No one knew this testing was going to occur because the US kept such tests secret. It created a huge diplomatic incident.

Eventually the US compensated the Japanese government and the families of the impacted fisherman. While the negotiations were underway, out of worry about fallout, the government had all fish destroyed and none allowed to be sold in markets, decimating the fishing industry in Japan.

Several months later, when Gojira opened to movie theaters, it must have been a shock to see that opener–fact blending in with fiction, as it does uncomfortably throughout this film. I’ve always known Godzilla was one of the most important science fiction movies.
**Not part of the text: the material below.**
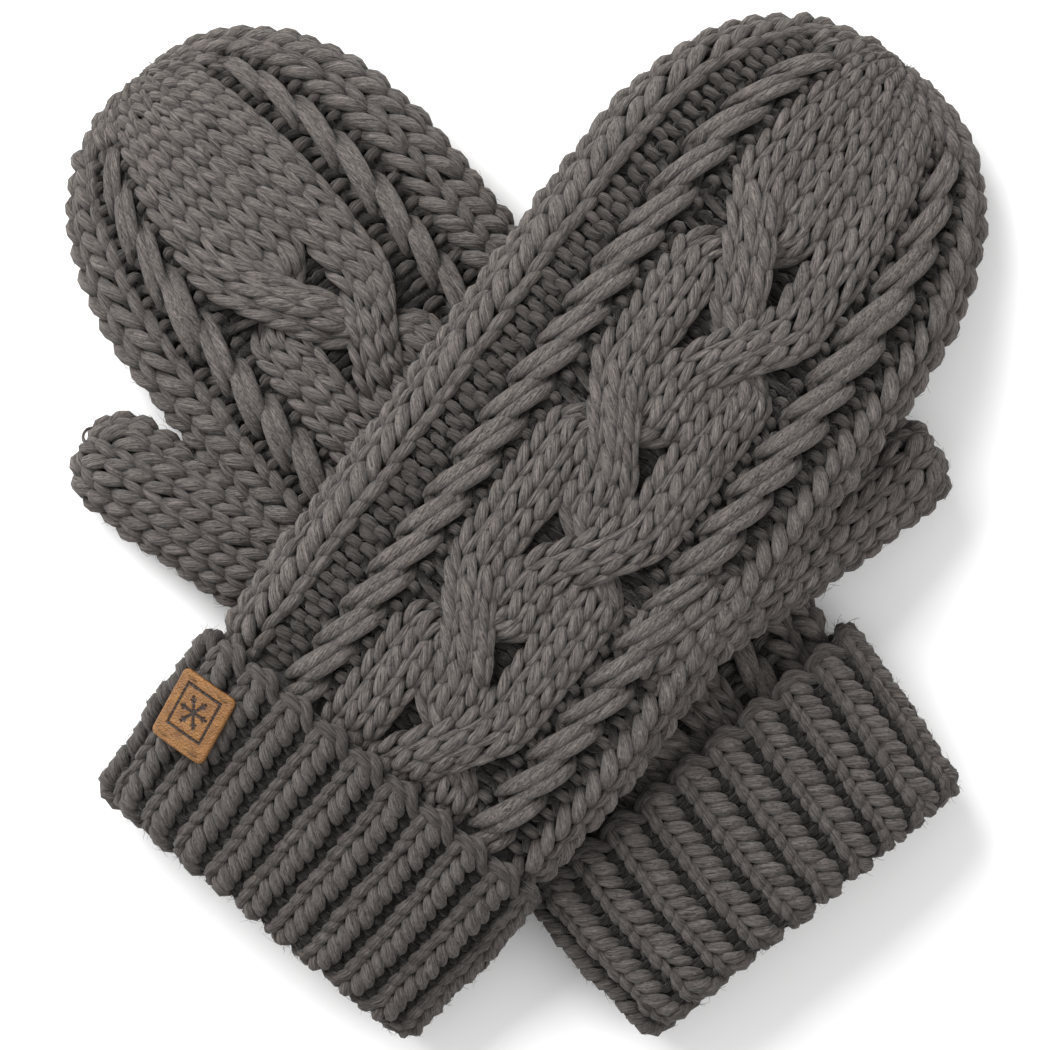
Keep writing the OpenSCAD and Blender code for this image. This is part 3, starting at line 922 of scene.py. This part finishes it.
# -------- linings and hems

LINING_END = HAND_LEN - LINING_IN - 9
LINING_RIM = 0.9
GAP = 0.4
# The hem is a roll around the lining's rim, with this radius and number of stitches.
HEM_Y, HEM_R, HEM_STITCHES = LINING_RIM - 2.3, 1.35, 90


def lining_size(m, y, d):
    """Half width and half thickness of the lining at y, drawn in by d: narrower in the wrist."""
    t = ease((y - WRIST_Y) / 24)
    w = mix(cuff_w(y, MOUTH_IN + GAP + d), HALF_W[m] - LINING_IN - d - 0.7, t)
    h = mix(CUFF_HALF_T - MOUTH_IN - GAP - d, HAND_HALF_T - LINING_IN - d - 0.7, t)
    cap = bulge((y - TIP_START) / (LINING_END - TIP_START - d + 0.5), OUTLINE_ROUND)
    return w * cap, h * cap


def tufted(skin, rows, columns, depth):
    """Grid of points on a skin, roughened as short pile is."""
    u, v = np.meshgrid(np.arange(columns) / columns, np.linspace(0, 1, rows))
    points, normal = skin.at(u, v)
    return points + normal * random.normal(0, depth, u.shape)[..., None]


def fleece_object(name, verts, faces, with_pile):
    obj = make_mesh(name, verts, faces, FLEECE)
    add_attribute(obj, "pile", with_pile)
    return obj


def bag(name, outer, inner):
    """A closed lining from the rings of its two walls, with its pile on the inner one."""
    rings = np.concatenate([inner[::-1], outer])
    n, k = rings.shape[:2]
    index = np.arange(n * k).reshape(n, k)
    around = np.roll(index, -1, axis=1)
    quads = tube_faces(index, closed=False)
    caps = np.concatenate([np.stack([around[0], index[0], np.full(k, n * k)], axis=1),
                           np.stack([index[-1], around[-1], np.full(k, n * k + 1)], axis=1)])
    faces = np.concatenate([quads[:, [0, 1, 2]], quads[:, [0, 2, 3]], caps])
    centres = np.stack([rings[0].mean(axis=0), rings[-1].mean(axis=0)])
    # The wall without pile gets the near-black painted shade.
    with_pile = np.arange(n * k) < len(inner) * k
    return fleece_object(name, np.concatenate([rings.reshape(-1, 3), centres]), faces,
                         np.concatenate([with_pile, [1, 0]]))


def sew_lining(m):
    walls = []
    for d, roughness in ((0.0, 0.05), (LINING_T, 0.28)):
        over = np.linspace(0, math.radians(84), 30)
        y = np.concatenate([np.linspace(LINING_RIM, TIP_START, 90)[:-1],
                            TIP_START + (LINING_END - TIP_START - d) * np.sin(over)])
        w, h = lining_size(m, y, d)
        skin = Skin(m, lean(m, y), y, mid_z(m, y), w, h, mix(CUFF_ROUND, HAND_ROUND, 0.5))
        walls.append(tufted(skin, 100, 120, roughness))
    lining = bag(f"{m}_lining_bag", *walls)
    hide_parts(f"{m}_hand_lining")
    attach(lining, f"{m}_mitten")
    hem = roll_hem(m)


def roll_hem(m):
    """The lining's rolled edge inside the fold, pinched by its stitches."""
    turn = np.linspace(0, 2 * math.pi, 17)[:-1]
    u = np.linspace(0, 1, 241)[:-1]
    pinch = 0.14 * np.cos(u * 2 * math.pi * HEM_STITCHES)[:, None] * np.array([0, 0, 0.6])
    rings = []
    for t in turn:
        y = np.full(2, HEM_Y + HEM_R * math.cos(t))
        d = MOUTH_IN + GAP + 1.1 + HEM_R * math.sin(t)
        skin = Skin(m, lean(m, y), y + np.array([0, 0.01]), mid_z(m, y), cuff_w(y, d),
                    np.full(2, CUFF_HALF_T - d), CUFF_ROUND)
        rings.append(skin.at(u, np.zeros_like(u))[0] + pinch)
    rings = np.stack(rings, axis=1)
    index = np.arange(len(u) * len(turn)).reshape(len(u), len(turn))
    quads = tube_faces(index, closed=True)[:, [0, 3, 2, 1]]
    hem = fleece_object(f"{m}_lining_hem_roll", press(m, rings.reshape(-1, 3)), quads,
                        np.ones(index.size))
    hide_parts(f"{m}_lining_hem")
    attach(hem, f"{m}_mitten")
    return hem


def sew_thumb_lining(m):
    walls = []
    for d, roughness in ((4.8, 0.04), (6.6, 0.15)):
        turn = np.linspace(0, math.radians(84), 16)
        y = np.concatenate([np.linspace(-2, THUMB_LEN, 40)[:-1],
                            THUMB_LEN + (THUMB_TIP_R - d) * np.sin(turn) * 0.5])
        round_off = np.concatenate([np.ones(39), np.cos(turn)])
        z, w = thumb_line(m, y)
        h = (THUMB_HALF_T - d) * round_off
        skin = Skin(m, 0 * y, y, z, (w - d) * round_off, h, THUMB_ROUND, place_thumb)
        walls.append(tufted(skin, 50, 60, roughness))
    lining = bag(f"{m}_thumb_lining_bag", *walls)
    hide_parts(f"{m}_thumb_lining")
    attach(lining, f"{m}_thumb")


# -------- gathered tips

def gather(name, m, put, centre, rise, size, yarn_r):
    """A yarn end drawn through the last loops: a few small turns that close the tip."""
    turns = 3
    t = np.linspace(0, 1, 90)
    a = 2 * math.pi * turns * t
    reach = size * (1 - 0.55 * t)
    line = np.stack([centre[0] + reach * np.cos(a), centre[1] + rise * (t - 0.5) + 0.4 * np.sin(2 * a),
                     centre[2] + 0.45 * reach * np.sin(a)], axis=-1)
    forward = unit(put(m, np.array([[0.0, 1.0, 0.0]])) - put(m, np.array([[0.0, 0.0, 0.0]])))
    # The gathered yarn gets one fixed, somewhat dark level of painted shade.
    return yarn_object(name, tube(put(m, line)[None], yarn_r, forward, -0.1, closed=False), m, KNIT_YARN)


def gather_tips(m):
    hand_end = (lean(m, HAND_LEN), HAND_LEN - 3.4, mid_z(m, HAND_LEN))
    thumb_end = (0.0, THUMB_LEN + THUMB_TIP_R - 2.8, THUMB_TIP_Z[m])
    for tip, body, *shape in (("tip", "mitten", place, hand_end, 2.4, 4.2, 1.6),
                              ("thumb", "thumb", place_thumb, thumb_end, 1.6, 2.6, 1.3)):
        end = gather(f"{m}_{tip}_gather_yarn", m, *shape)
        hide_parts(f"{m}_{tip}_gather")
        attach(end, f"{m}_{body}")


# On the table, in the coordinates of the whole model.
SNAG_AT, SNAG_R, SNAG_YARN_R = (-112.4, 22.3, 12.0), 2.3, 0.42


def pulled_loop():
    """A small loop of yarn that has been pulled out at the tip of the lower mitten's thumb."""
    turn = np.radians(np.linspace(-25, 295, 40))
    circle = np.stack([SNAG_R * np.cos(turn), SNAG_R * np.sin(turn), 0.8 * np.sin(2 * turn)], axis=-1)
    line = np.array(SNAG_AT) + circle
    # The loop gets one fixed level of painted shade.
    part = tube(line[None], SNAG_YARN_R, np.array([0.0, 0.0, 1.0]), 0.45, closed=False, sides=6)
    obj = yarn_object("right_thumb_pulled_loop", part, RIGHT, KNIT_YARN)
    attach(obj, "right_thumb")


# -------- the leather tag

TAG_W, TAG_H, TAG_T = 17.0, 19.5, 1.5
TAG_TILT_X, TAG_TILT_Y, TAG_SPIN = 16.0, -19.0, 10.0
TAG_BEND_R = 46.0
TAG_X, TAG_Y, TAG_UP = -41.0, 26.6, 15.0
TAG_CORNER_R = 1.7
PRESS_DEPTH, THREAD_R = 0.34, 0.24


def on_tag(p):
    """Points of the tag's own plane, with its bend, on the shoulder of the upper mitten's cuff."""
    bend = (p[..., 0] ** 2) / (2 * TAG_BEND_R)
    q = np.stack([p[..., 0], p[..., 1], p[..., 2] - bend + 0.35], axis=-1)
    for degrees, i, j in ((TAG_SPIN, 0, 1), (TAG_TILT_Y, 2, 0), (TAG_TILT_X, 1, 2)):
        q = turned(q, degrees, i, j)
    return place(LEFT, q + np.array([TAG_X, TAG_Y, mid_z(LEFT, TAG_Y) + TAG_UP]))


def pattern_depth(x, y):
    """How deep the generic pattern is pressed in at a point: a six-rayed star in a square frame."""
    r = np.hypot(x, y)
    a = np.arctan2(y, x)
    ray = np.abs((a / (math.pi / 3) + 0.5) % 1.0 - 0.5) * (math.pi / 3) * r
    star = np.clip((0.42 - ray) / 0.16 + 0.5, 0, 1) * np.clip((4.4 - r) / 0.2 + 0.5, 0, 1)
    side = np.abs(ray - 0.62 * np.maximum(0, r - 2.3))
    twig = np.clip((0.26 - side) / 0.14 + 0.5, 0, 1)
    twig = twig * np.clip((3.7 - r) / 0.2, 0, 1) * np.clip((r - 2.3) / 0.2, 0, 1)
    frame = np.clip((0.36 - np.abs(np.maximum(np.abs(x), np.abs(y) * 0.9) - 5.3)) / 0.16 + 0.5, 0, 1)
    return np.maximum(np.maximum(star, twig), frame)


def cut_tag():
    nx, ny = 100, 114
    grid = np.stack(np.meshgrid(np.linspace(-1, 1, nx), np.linspace(-1, 1, ny), indexing="ij"))
    half = np.array([TAG_W / 2, TAG_H / 2])[:, None, None]
    # A square grid is squeezed to a rectangle with small round corners.
    p = grid * half
    over = np.maximum(0, np.abs(p) - (half - TAG_CORNER_R))
    shrink = np.where((over > 0).all(axis=0), over.max(axis=0) / np.maximum(np.hypot(*over), 1e-6), 1.0)
    px, py = np.sign(p) * (np.abs(p) - over * (1 - shrink))
    edge = (half * (1 - np.abs(grid))).min(axis=0)
    soft = 0.35 * np.clip(1 - edge / 0.6, 0, 1) ** 2
    pressed = pattern_depth(px, py - 0.9)
    wave = 0.05 * np.sin(px * 1.9 + 1.0) * np.sin(py * 1.4)
    top = np.stack([px, py, TAG_T - soft - PRESS_DEPTH * pressed + wave], axis=-1)
    low = np.stack([px, py, 0.0 + soft + wave], axis=-1)
    index = np.arange(nx * ny).reshape(nx, ny)
    quads = np.stack([index[:-1, :-1], index[1:, :-1], index[1:, 1:], index[:-1, 1:]], axis=-1)
    quads = quads.reshape(-1, 4)
    rim = np.concatenate([index[:, 0], index[-1, 1:], index[-2::-1, -1], index[0, -2:0:-1]])
    nxt = np.roll(rim, -1)
    base = nx * ny
    walls = np.stack([rim, rim + base, nxt + base, nxt], axis=-1)[:, ::-1]
    verts = on_tag(np.concatenate([top.reshape(-1, 3), low.reshape(-1, 3)]))
    faces = np.concatenate([quads, quads[:, ::-1] + base, walls[:, ::-1]])
    tag = make_mesh("leather_tag_patch", verts, faces, LEATHER)
    add_attribute(tag, "pressed", np.concatenate([pressed.ravel(), np.zeros(base)]))
    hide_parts("leather_tag")
    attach(tag, "left_mitten")


def stitch_tag():
    """Four short stitches hold the tag by its corners."""
    t = np.linspace(0, 1, 14)
    over = TAG_T - 0.5 + 0.85 * np.sin(np.pi * t) ** 0.5
    lines = [on_tag(np.stack([x * (5.0 + 1.6 * (t - 0.5) * 2), np.full_like(t, y * 8.2), over], axis=-1))
             for x, y in ((-1, -1), (-1, 1), (1, -1), (1, 1))]
    outward = unit(on_tag(np.array([0.0, 0.0, 2.0])) - on_tag(np.array([0.0, 0.0, 0.0])))
    # The thread gets one fixed level of painted shade.
    part = tube(np.stack(lines), THREAD_R, outward, 0.4, closed=False, twist=1.6)
    obj = yarn_object("tag_thread", part, LEFT, THREAD)
    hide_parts("tag_stitches")
    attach(obj, "left_mitten")


for mitten in (RIGHT, LEFT):
    knit_hand(mitten)
    knit_cuff(mitten)
    knit_thumb(mitten)
    sew_lining(mitten)
    sew_thumb_lining(mitten)
    gather_tips(mitten)
pulled_loop()
cut_tag()
stitch_tag()


# -------- floor, light and camera

FLOOR_HALF = 2000.0
# Each light: name, place in metres, size in metres, power in watts.
LIGHTS = [("key", (-0.7, 0.8, 1.0), 1.0, 34), ("fill", (0.9, -0.5, 1.1), 1.3, 8),
          ("top", (0.0, 0.0, 1.6), 1.2, 4)]
CAMERA_AT = (-0.0004, -0.0005, 1.8)
# The picture is this wide, in metres, at the height where most of the mittens' top lies.
FRAME_W, FRAME_Z = 0.2688, 0.03
SENSOR_MM = 36.0


def studio():
    floor_material, tree, shader = new_material("floor")
    fill_inputs(tree, shader, {"Base Color": (0.94, 0.94, 0.94, 1), "Roughness": 0.9})
    corners = np.array([[-1, -1, 0], [1, -1, 0], [1, 1, 0], [-1, 1, 0]]) * FLOOR_HALF
    make_mesh("floor", corners, np.array([[0, 1, 2, 3]]), floor_material)
    for name, spot, size, power in LIGHTS:
        light = bpy.data.lights.new(name, "AREA")
        light.size = size
        light.energy = power
        lamp = add_object(name, light, spot)
        lamp.rotation_euler = (Vector((0, 0, 0)) - Vector(spot)).to_track_quat("-Z", "Y").to_euler()
    world = bpy.data.worlds.new("studio")
    world.use_nodes = True
    tree = world.node_tree
    fill_inputs(tree, tree.nodes["Background"], {"Color": (1, 1, 1, 1), "Strength": 0.5})
    bpy.context.scene.world = world
    data = bpy.data.cameras.new("camera")
    data.sensor_width = SENSOR_MM
    data.lens = SENSOR_MM * (CAMERA_AT[2] - FRAME_Z) / FRAME_W
    data.clip_end = 20.0
    bpy.context.scene.camera = add_object("camera", data, CAMERA_AT)
    bpy.context.scene.view_settings.view_transform = "Standard"


studio()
I didn’t realize until watching Gojira and reading more of its story that we should drop the ‘science fiction’.

Returning to the movie as cinema rather than social commentary, what’s especially surprising about the movie is how quickly it was made: about three months. It was, in part, inspired by Beast from 20,000 Fathoms (one of my all time favorites). But the production couldn’t take the time to have the beast managed through claymation, so they invented the concept of a wearable suit–a move which was to follow Godzilla even into modern films.

I strongly recommend if you get this set–and you should get this set–that you read the booklet that accompanies it first before watching Gojira.